Os seus autores pegam num
sentimento difuso de um pretenso vazio em que o país se encontrará e, a partir
daí, assumem o papel de porta-vozes de desencantados da democracia. Na
realidade são, quando muito, a voz deles próprios, isto é, de parte de uma
geração de classe média que só agora descobre que os elevadores sociais em que
entraram não dão acesso aos pisos superiores. O povo que luta, geração atrás de
geração, pela melhoria das condições do estrato ou da classe social em que se
encontra e pela mobilidade positiva, sabe bem quão duro é o combate.
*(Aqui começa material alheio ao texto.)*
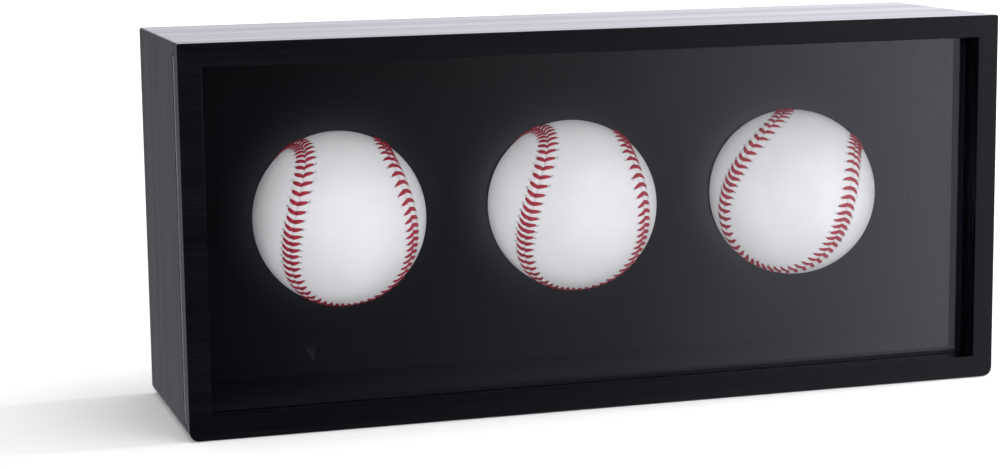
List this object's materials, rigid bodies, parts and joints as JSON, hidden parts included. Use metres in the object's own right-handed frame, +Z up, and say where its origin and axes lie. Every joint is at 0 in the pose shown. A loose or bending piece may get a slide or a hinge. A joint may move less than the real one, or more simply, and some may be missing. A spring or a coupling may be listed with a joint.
{
  "type": "baseball shadow box",
  "caption": "Black mitred shadow box whose clear cover slides out of one side; baseballs sit in round seats in a panel; hangs on keyhole plates or stands on its base.",
  "frame": {"origin": "centre of the underside, half way across the width and the depth", "axes": "+Z up, +X to the right seen from the front, -Y towards the viewer, so the clear cover faces -Y"},
  "size_m": [0.356, 0.096, 0.159],
  "materials": {
    "black_wood": "black lacquer over fine straight grain, satin",
    "spline_wood": "bare",
    "black_panel": "matte black",
    "clear_acrylic": "clear, polished",
    "zinc_steel": "zinc plated",
    "white_leather": "smooth white, faint pores",
    "red_thread": "waxed cotton thread",
    "wool_yarn": "wound wool",
    "cork_rubber": "moulded"
  },
  "bodies": {
    "case": {"top_board": "black_wood", "bottom_board": "black_wood", "left_board": "black_wood", "right_board": "black_wood", "corner_splines": "spline_wood", "ball_panel": "black_panel", "back_panel": "black_panel", "back_panel_screws": "zinc_steel", "left_hanger": "zinc_steel", "right_hanger": "zinc_steel", "hanger_screws": "zinc_steel"},
    "cover": {"front_cover": "clear_acrylic"},
    "left_ball": {"left_ball_core": "cork_rubber", "left_ball_winding": "wool_yarn", "left_ball_upper_leather": "white_leather", "left_ball_lower_leather": "white_leather", "left_ball_stitching": "red_thread"},
    "middle_ball": {"middle_ball_core": "cork_rubber", "middle_ball_winding": "wool_yarn", "middle_ball_upper_leather": "white_leather", "middle_ball_lower_leather": "white_leather", "middle_ball_stitching": "red_thread"},
    "right_ball": {"right_ball_core": "cork_rubber", "right_ball_winding": "wool_yarn", "right_ball_upper_leather": "white_leather", "right_ball_lower_leather": "white_leather", "right_ball_stitching": "red_thread"}
  },
  "joints": [
    {"name": "cover_slide", "type": "slide", "parent": "case", "child": "cover", "axis": [-1, 0, 0], "range_m": [0, 0.34]},
    {"name": "left_ball_turn", "type": "hinge", "parent": "case", "child": "left_ball", "pos_m": [-0.1035, 0.001, 0.0795], "axis": [0, -1, 0], "continuous": true},
    {"name": "middle_ball_turn", "type": "hinge", "parent": "case", "child": "middle_ball", "pos_m": [0, 0.001, 0.0795], "axis": [0, -1, 0], "continuous": true},
    {"name": "right_ball_turn", "type": "hinge", "parent": "case", "child": "right_ball", "pos_m": [0.1035, 0.001, 0.0795], "axis": [0, -1, 0], "continuous": true}
  ]
}
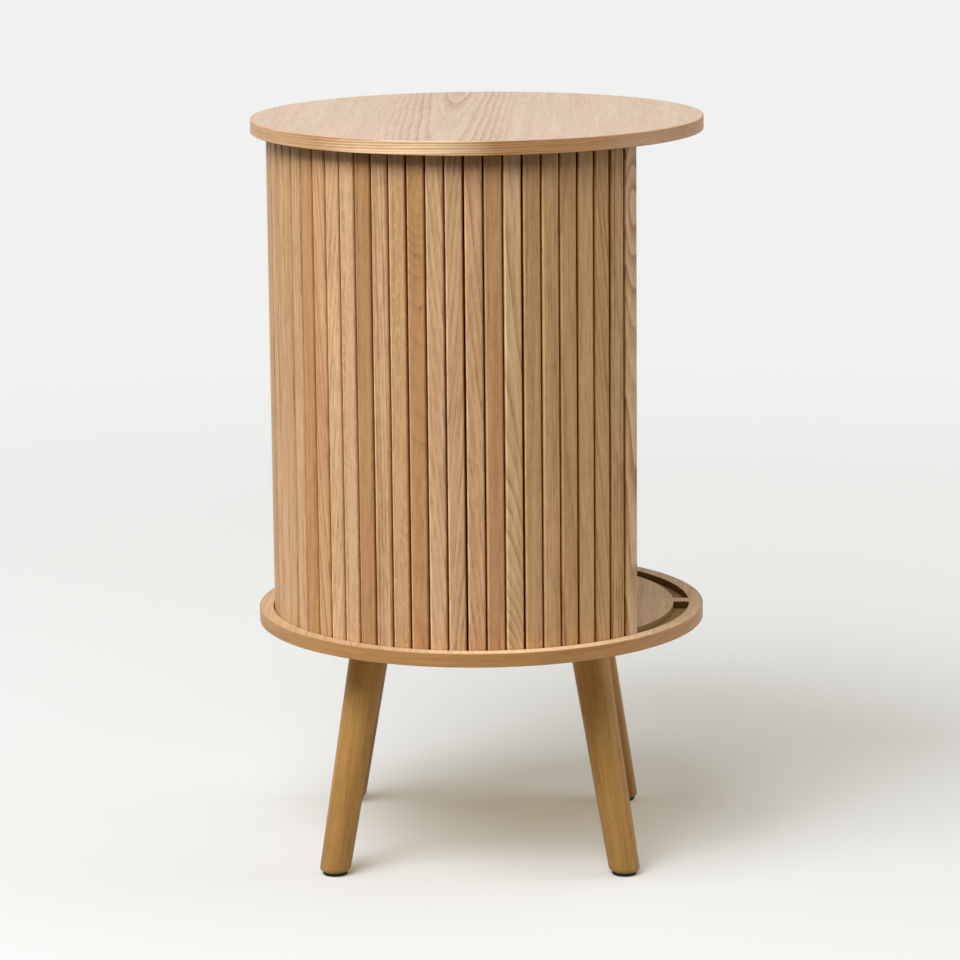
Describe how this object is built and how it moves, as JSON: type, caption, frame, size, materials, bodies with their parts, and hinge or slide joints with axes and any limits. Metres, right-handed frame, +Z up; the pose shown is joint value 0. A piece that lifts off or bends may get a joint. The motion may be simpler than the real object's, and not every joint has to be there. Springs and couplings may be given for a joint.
{
  "type": "bedside table with tambour door",
  "caption": "Round wooden bedside table on splayed tapered legs, with a tambour door of upright slats that runs round the drum in circular tracks.",
  "frame": {"origin": "on the floor under the centre of the round top", "axes": "+Z up, -Y the front of the table, +X to the right of someone facing the front"},
  "size_m": [0.4, 0.4, 0.66],
  "materials": {
    "board_veneer": "satin lacquered oak veneer",
    "edging_wood": "satin lacquered oak edging",
    "slat_wood": "satin lacquered oak, each slat of its own tone",
    "stop_wood": "oiled hardwood",
    "case_board": "satin oak veneered board",
    "leg_wood": "satin golden brown stained hardwood",
    "dowel_wood": "plain beech",
    "canvas": "plain woven cotton",
    "zinc_steel": "bright zinc",
    "glide_plastic": "matt black nylon"
  },
  "bodies": {
    "table": {"top_board": "board_veneer", "top_edging": "edging_wood", "top_stop_block": "stop_wood", "base_board": "board_veneer", "base_edging": "edging_wood", "base_stop_block": "stop_wood", "side_panel_left": "case_board", "side_panel_right": "case_board", "back_panel": "case_board", "shelf": "case_board", "cam_bolts": "zinc_steel", "cam_locks": "zinc_steel", "dowels": "dowel_wood", "shelf_pins": "zinc_steel", "leg_front_left": "leg_wood", "leg_front_right": "leg_wood", "leg_rear_right": "leg_wood", "leg_rear_left": "leg_wood", "leg_plates": "zinc_steel", "plate_screws": "zinc_steel", "hanger_bolts": "zinc_steel", "glides": "glide_plastic"},
    "tambour_door": {"door_canvas": "canvas", "slat_01": "slat_wood", "slat_02": "slat_wood", "slat_03": "slat_wood", "slat_04": "slat_wood", "slat_05": "slat_wood", "slat_06": "slat_wood", "slat_07": "slat_wood", "slat_08": "slat_wood", "slat_09": "slat_wood", "slat_10": "slat_wood", "slat_11": "slat_wood", "slat_12": "slat_wood", "slat_13": "slat_wood", "slat_14": "slat_wood", "slat_15": "slat_wood", "slat_16": "slat_wood", "slat_17": "slat_wood", "slat_18": "slat_wood", "slat_19": "slat_wood", "slat_20": "slat_wood", "slat_21": "slat_wood", "slat_22": "slat_wood", "slat_23": "slat_wood", "slat_24": "slat_wood", "slat_25": "slat_wood", "slat_26": "slat_wood", "slat_27": "slat_wood", "slat_28": "slat_wood", "slat_29": "slat_wood", "slat_30": "slat_wood", "slat_31": "slat_wood", "slat_32": "slat_wood", "slat_33": "slat_wood", "slat_34": "slat_wood", "slat_35": "slat_wood"}
  },
  "joints": [
    {"name": "tambour_door_round_track", "type": "hinge", "parent": "table", "child": "tambour_door", "pos_m": [0, 0, 0.43], "axis": [0, 0, 1], "range_deg": [-136.5, 39.5]}
  ]
}
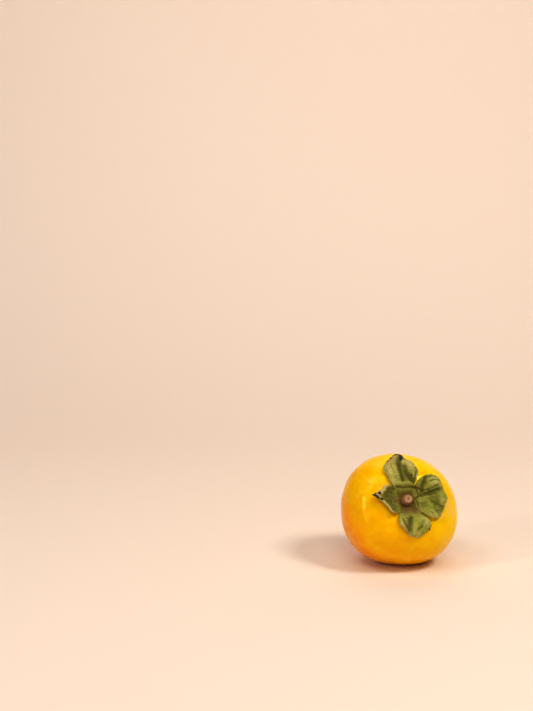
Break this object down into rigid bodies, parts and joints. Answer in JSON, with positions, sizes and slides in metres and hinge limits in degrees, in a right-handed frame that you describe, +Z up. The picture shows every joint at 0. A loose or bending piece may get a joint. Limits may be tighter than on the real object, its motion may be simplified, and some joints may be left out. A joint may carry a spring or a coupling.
{
  "type": "persimmon",
  "caption": "Squat ripe persimmon leaning on its side, with a leafy calyx, the stub of its stem and a dry blossom point.",
  "frame": {"origin": "on the surface that the fruit rests on, at the flat spot of its skin, straight below the middle of its body", "axes": "+Z up from the resting surface; the calyx faces -Y and up, turned a little towards +X; -Z is the outward normal of the flat spot"},
  "size_m": [0.0787, 0.0709, 0.0765],
  "materials": {
    "skin": "smooth waxy skin, yellow-orange, with a faint bloom and a soft gloss",
    "calyx_leaf": "leathery olive-green leaf with paler dry margins and dark tips, matt",
    "stem_wood": "rough brown bark with a tan cut face",
    "dry_tip": "dry, almost black, matt"
  },
  "bodies": {
    "root": {"fruit": "skin", "calyx": "calyx_leaf", "stem": "stem_wood", "blossom_tip": "dry_tip"}
  },
  "joints": []
}
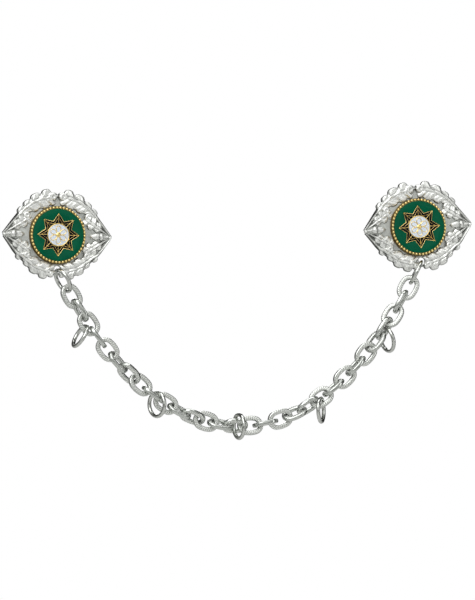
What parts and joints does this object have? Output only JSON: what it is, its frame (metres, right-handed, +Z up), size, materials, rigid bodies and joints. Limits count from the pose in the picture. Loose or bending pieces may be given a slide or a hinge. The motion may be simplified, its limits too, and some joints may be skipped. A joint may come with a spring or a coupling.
{
  "type": "order chain",
  "caption": "Chain for hanging orders: two oak-leaf brooches with round enamelled medallions joined by a hanging chain of oval links with jump rings.",
  "frame": {"origin": "midway between the centres of the two brooches, in the plane of their flat backs, where the pins hold them to the cloth", "axes": "+X to the viewer's right, from the left brooch to the right one; +Y backwards, into the cloth; +Z up. The front faces -Y and the chain hangs towards -Z"},
  "size_m": [0.2127, 0.0171, 0.1144],
  "materials": {
    "silver": "polished silver plate, finely knurled on the links' flat faces, chased on the leaves",
    "gilding": "polished gilding",
    "pin_steel": "plain wire",
    "green_enamel": "glossy enamel",
    "black_enamel": "glossy enamel",
    "white_enamel": "glossy enamel"
  },
  "bodies": {
    "root": {"rosette_left": "silver", "medallion_left": "gilding", "enamel_green_left": "green_enamel", "enamel_black_left": "black_enamel", "enamel_white_left": "white_enamel", "brooch_pin_left": "pin_steel", "connector_ring_left": "silver", "rosette_right": "silver", "medallion_right": "gilding", "enamel_green_right": "green_enamel", "enamel_black_right": "black_enamel", "enamel_white_right": "white_enamel", "brooch_pin_right": "pin_steel", "connector_ring_right": "silver", "link_01": "silver", "link_02": "silver", "link_03": "silver", "link_04": "silver", "link_05": "silver", "link_06": "silver", "link_07": "silver", "link_08": "silver", "link_09": "silver", "link_10": "silver", "link_11": "silver", "link_12": "silver", "link_13": "silver", "link_14": "silver", "link_15": "silver", "link_16": "silver", "link_17": "silver", "link_18": "silver", "link_19": "silver", "link_20": "silver", "link_21": "silver", "link_22": "silver", "link_23": "silver", "link_24": "silver", "link_25": "silver", "link_26": "silver", "link_27": "silver", "link_28": "silver", "link_29": "silver", "link_30": "silver", "order_ring_1": "silver", "order_ring_2": "silver", "order_ring_3": "silver", "order_ring_4": "silver", "order_ring_5": "silver"}
  },
  "joints": []
}
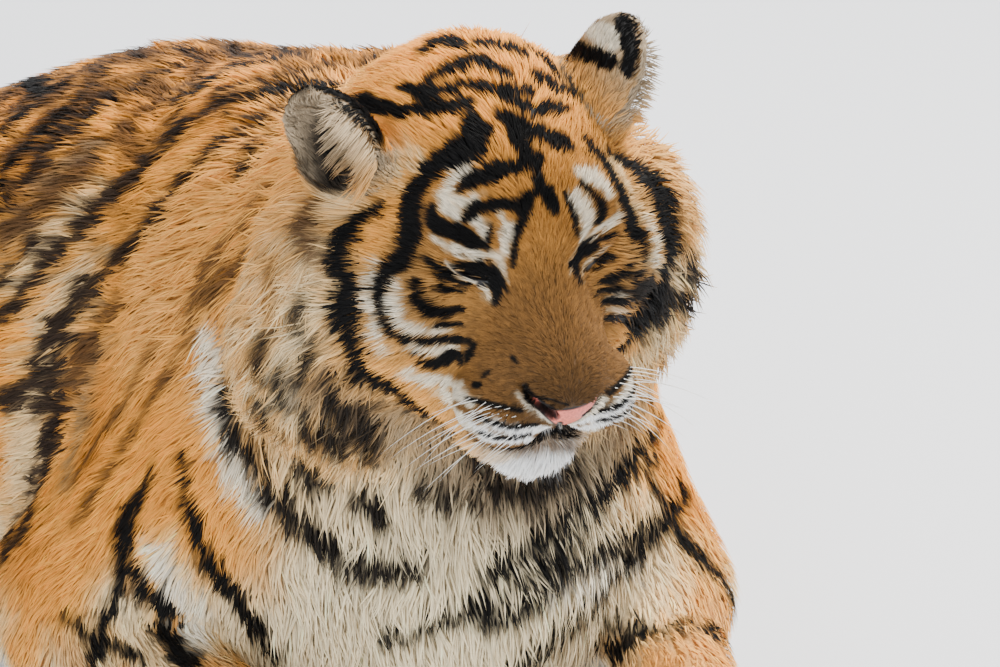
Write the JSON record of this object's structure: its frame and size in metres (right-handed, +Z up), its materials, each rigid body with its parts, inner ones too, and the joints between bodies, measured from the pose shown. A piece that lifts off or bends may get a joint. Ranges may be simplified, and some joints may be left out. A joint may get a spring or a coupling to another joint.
{
  "type": "siberian tiger",
  "caption": "Life-size still model of an adult Siberian tiger in winter coat, resting on its chest with the head raised and forelegs stretched out.",
  "frame": {"origin": "on the floor under the middle of the chest", "axes": "+Z up, the tiger faces -Y, its left side is +X; the floor is z = 0"},
  "size_m": [1.0716, 1.646, 0.7749],
  "materials": {
    "eye": "wet amber eye",
    "nose": "moist pink nose leather",
    "coat_ginger": "ginger winter coat with black stripes",
    "coat_pale": "pale winter coat with black stripes",
    "coat_cream": "cream coat of the chin",
    "coat_dark": "black coat of the tail tip"
  },
  "bodies": {
    "root": {"belly": "coat_ginger", "chest": "coat_pale", "ear_left": "coat_ginger", "ear_right": "coat_ginger", "eye_left": "eye", "eye_right": "eye", "forearm_left": "coat_ginger", "forearm_right": "coat_ginger", "forepaw_left": "coat_ginger", "forepaw_right": "coat_ginger", "head": "coat_ginger", "hind_foot_left": "coat_ginger", "hind_foot_right": "coat_ginger", "lower_jaw": "coat_cream", "muzzle": "coat_ginger", "neck": "coat_pale", "nose": "nose", "rump": "coat_ginger", "tail_end": "coat_ginger", "tail_middle": "coat_ginger", "tail_root": "coat_ginger", "tail_tip": "coat_dark", "thigh_left": "coat_ginger", "thigh_right": "coat_ginger", "upper_foreleg_left": "coat_ginger", "upper_foreleg_right": "coat_ginger"}
  },
  "joints": []
}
Entretanto, hoje há um problema acrescido para todos: na escada rolante
descendente do neoliberalismo, as pessoas por mais que se esforcem por subir
apenas conseguem marcar passo.
Os projetos unificadores que
mobilizam uma sociedade não nascem predefinidos por nenhum salvador da pátria
ou "classe política" inovadora, imaculada e intérprete dum pretenso
sentido comum. Os projetos unificadores não se encomendam, constroem-se
partindo de propostas políticas que expõem os interesses e as ideologias em
jogo e quantas vezes em profundo conflito. É a partir daí, com a mobilização
dos cidadãos - indispensável até para submeter os renitentes - que se fazem
pontes para sustentar linhas de futuro ao serviço da esmagadora maioria.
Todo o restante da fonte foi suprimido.